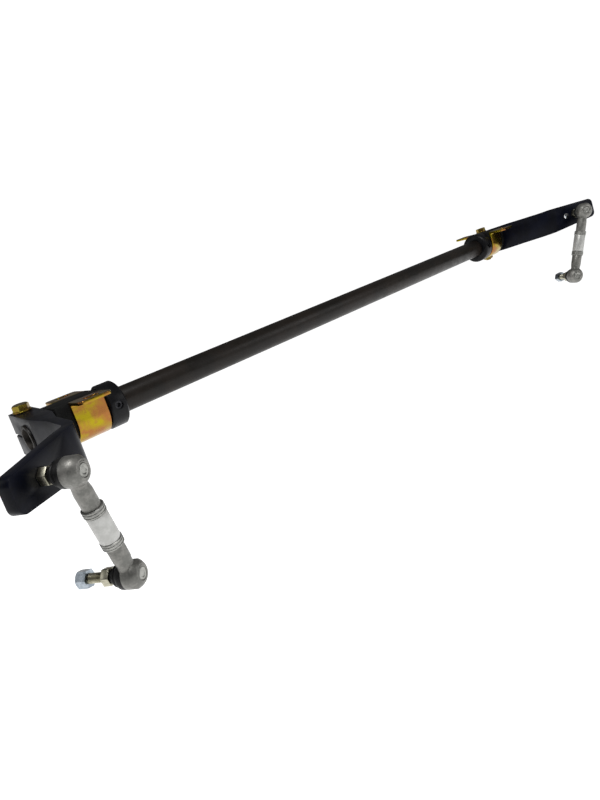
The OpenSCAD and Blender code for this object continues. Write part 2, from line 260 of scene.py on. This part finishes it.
def make_scuffs():
    """A mask of sparse specks and short rubbed marks."""
    tree, wires, given, out = new_group(
        "scuffs and dust", {"Specks": 900.0, "Amount": 0.3}, (), {"Mask": "Float"})
    where = wires.node("ShaderNodeTexCoord").outputs["Object"]
    stretch = wires.node("ShaderNodeMapping")
    stretch.inputs["Scale"].default_value = (0.25, 1, 1)
    wires.feed(where, stretch.inputs["Vector"])
    fine = noise(wires, stretch.outputs[0], given["Specks"], detail=6.0, roughness=0.75)
    specks = wires.remap(fine, 0.64, 0.74, 0.0, 1.0)
    broad = noise(wires, where, scale=45.0, detail=2.0)
    patches = wires.remap(broad, 0.45, 0.65, 0.0, 1.0)
    together = wires.node("ShaderNodeMath", operation="MULTIPLY")
    wires.feed(specks, together.inputs[0])
    wires.feed(patches, together.inputs[1])
    amount = wires.node("ShaderNodeMath", operation="MULTIPLY")
    wires.feed(together.outputs[0], amount.inputs[0])
    wires.feed(given["Amount"], amount.inputs[1])
    wires.feed(amount.outputs[0], out["Mask"])
    return tree


DRIFT = make_drift()
SKIN = make_skin()
SCUFFS = make_scuffs()


def finish(name, tones, patch, metallic, rough, grain, scuff=None, specular=0.5, mottle=700.0):
    """A finish whose colour drifts between two tones, with grain, smears and specks.
    rough is (roughness, spread); grain is (scale, depth in metres); scuff is (colour, amount)."""
    material = bpy.data.materials.new(name)
    material.use_nodes = True
    wires = Wiring(material.node_tree)
    shader = material.node_tree.nodes["Principled BSDF"]
    drift = wires.node("ShaderNodeGroup", node_tree=DRIFT)
    drift.inputs["Patch"].default_value = patch
    drift.inputs["Mottle"].default_value = mottle
    drift.inputs["Tone A"].default_value = (*tones[0], 1)
    drift.inputs["Tone B"].default_value = (*tones[1], 1)
    skin = wires.node("ShaderNodeGroup", node_tree=SKIN)
    skin.inputs["Grain"].default_value = grain[0]
    skin.inputs["Roughness"].default_value = rough[0]
    skin.inputs["Spread"].default_value = rough[1]
    colour = drift.outputs["Colour"]
    if scuff:
        marks = wires.node("ShaderNodeGroup", node_tree=SCUFFS)
        marks.inputs["Amount"].default_value = scuff[1]
        colour = mix(wires, marks.outputs["Mask"], colour, (*scuff[0], 1))
    bump = wires.node("ShaderNodeBump")
    bump.inputs["Distance"].default_value = grain[1]
    bump.inputs["Strength"].default_value = 0.6
    wires.feed(skin.outputs["Height"], bump.inputs["Height"])
    wires.feed(colour, shader.inputs["Base Color"])
    wires.feed(skin.outputs["Roughness"], shader.inputs["Roughness"])
    wires.feed(bump.outputs["Normal"], shader.inputs["Normal"])
    shader.inputs["Metallic"].default_value = metallic
    shader.inputs["Specular IOR Level"].default_value = specular
    return material


# ---- the finishes, one for each of the record's slots ----

def bar_black():
    """Satin black over drawn tube, slightly brown where it is thin."""
    return finish("bar black", ((0.006, 0.005, 0.004), (0.011, 0.008, 0.006)), 35, 0.0,
                  (0.40, 0.08), (1800, 0.05 * MM), ((0.04, 0.03, 0.024), 0.35), specular=0.2)


def bore_painted_shade():
    """Near-black steel down the bar's bore and on its cut ends: painted shade of the tube's inside, carried onto
    the cut ends too, with rust-brown specks.
    """
    return finish("bore painted shade", ((0.010, 0.009, 0.008), (0.030, 0.026, 0.022)), 120, 0.5,
                  (0.55, 0.10), (2600, 0.05 * MM), ((0.06, 0.035, 0.02), 0.5), specular=0.3)


def collar_black():
    return finish("collar black", ((0.002, 0.002, 0.0025), (0.005, 0.005, 0.006)), 70, 0.0,
                  (0.36, 0.08), (2400, 0.05 * MM), ((0.04, 0.04, 0.04), 0.3), specular=0.15)


def screw_black():
    """Black oxide."""
    return finish("screw black", ((0.022, 0.022, 0.025), (0.05, 0.05, 0.055)), 300, 0.9,
                  (0.40, 0.08), (3000, 0.04 * MM))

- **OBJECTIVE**
Copy down the whole of the data above, matching it exactly.

- **THE ANSWER**
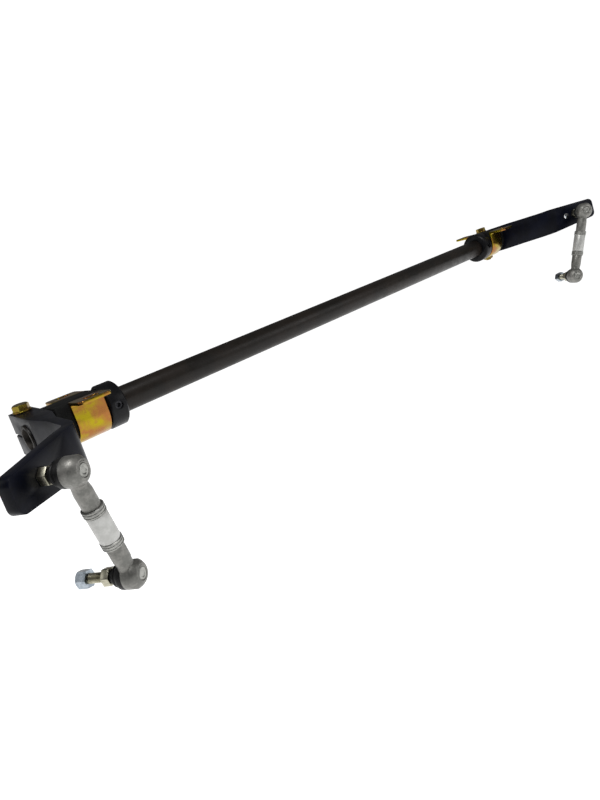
The OpenSCAD and Blender code for this object continues. Write part 2, from line 260 of scene.py on. This part finishes it.
def make_scuffs():
    """A mask of sparse specks and short rubbed marks."""
    tree, wires, given, out = new_group(
        "scuffs and dust", {"Specks": 900.0, "Amount": 0.3}, (), {"Mask": "Float"})
    where = wires.node("ShaderNodeTexCoord").outputs["Object"]
    stretch = wires.node("ShaderNodeMapping")
    stretch.inputs["Scale"].default_value = (0.25, 1, 1)
    wires.feed(where, stretch.inputs["Vector"])
    fine = noise(wires, stretch.outputs[0], given["Specks"], detail=6.0, roughness=0.75)
    specks = wires.remap(fine, 0.64, 0.74, 0.0, 1.0)
    broad = noise(wires, where, scale=45.0, detail=2.0)
    patches = wires.remap(broad, 0.45, 0.65, 0.0, 1.0)
    together = wires.node("ShaderNodeMath", operation="MULTIPLY")
    wires.feed(specks, together.inputs[0])
    wires.feed(patches, together.inputs[1])
    amount = wires.node("ShaderNodeMath", operation="MULTIPLY")
    wires.feed(together.outputs[0], amount.inputs[0])
    wires.feed(given["Amount"], amount.inputs[1])
    wires.feed(amount.outputs[0], out["Mask"])
    return tree


DRIFT = make_drift()
SKIN = make_skin()
SCUFFS = make_scuffs()


def finish(name, tones, patch, metallic, rough, grain, scuff=None, specular=0.5, mottle=700.0):
    """A finish whose colour drifts between two tones, with grain, smears and specks.
    rough is (roughness, spread); grain is (scale, depth in metres); scuff is (colour, amount)."""
    material = bpy.data.materials.new(name)
    material.use_nodes = True
    wires = Wiring(material.node_tree)
    shader = material.node_tree.nodes["Principled BSDF"]
    drift = wires.node("ShaderNodeGroup", node_tree=DRIFT)
    drift.inputs["Patch"].default_value = patch
    drift.inputs["Mottle"].default_value = mottle
    drift.inputs["Tone A"].default_value = (*tones[0], 1)
    drift.inputs["Tone B"].default_value = (*tones[1], 1)
    skin = wires.node("ShaderNodeGroup", node_tree=SKIN)
    skin.inputs["Grain"].default_value = grain[0]
    skin.inputs["Roughness"].default_value = rough[0]
    skin.inputs["Spread"].default_value = rough[1]
    colour = drift.outputs["Colour"]
    if scuff:
        marks = wires.node("ShaderNodeGroup", node_tree=SCUFFS)
        marks.inputs["Amount"].default_value = scuff[1]
        colour = mix(wires, marks.outputs["Mask"], colour, (*scuff[0], 1))
    bump = wires.node("ShaderNodeBump")
    bump.inputs["Distance"].default_value = grain[1]
    bump.inputs["Strength"].default_value = 0.6
    wires.feed(skin.outputs["Height"], bump.inputs["Height"])
    wires.feed(colour, shader.inputs["Base Color"])
    wires.feed(skin.outputs["Roughness"], shader.inputs["Roughness"])
    wires.feed(bump.outputs["Normal"], shader.inputs["Normal"])
    shader.inputs["Metallic"].default_value = metallic
    shader.inputs["Specular IOR Level"].default_value = specular
    return material


# ---- the finishes, one for each of the record's slots ----

def bar_black():
    """Satin black over drawn tube, slightly brown where it is thin."""
    return finish("bar black", ((0.006, 0.005, 0.004), (0.011, 0.008, 0.006)), 35, 0.0,
                  (0.40, 0.08), (1800, 0.05 * MM), ((0.04, 0.03, 0.024), 0.35), specular=0.2)


def bore_painted_shade():
    """Near-black steel down the bar's bore and on its cut ends: painted shade of the tube's inside, carried onto
    the cut ends too, with rust-brown specks.
    """
    return finish("bore painted shade", ((0.010, 0.009, 0.008), (0.030, 0.026, 0.022)), 120, 0.5,
                  (0.55, 0.10), (2600, 0.05 * MM), ((0.06, 0.035, 0.02), 0.5), specular=0.3)


def collar_black():
    return finish("collar black", ((0.002, 0.002, 0.0025), (0.005, 0.005, 0.006)), 70, 0.0,
                  (0.36, 0.08), (2400, 0.05 * MM), ((0.04, 0.04, 0.04), 0.3), specular=0.15)


def screw_black():
    """Black oxide."""
    return finish("screw black", ((0.022, 0.022, 0.025), (0.05, 0.05, 0.055)), 300, 0.9,
                  (0.40, 0.08), (3000, 0.04 * MM))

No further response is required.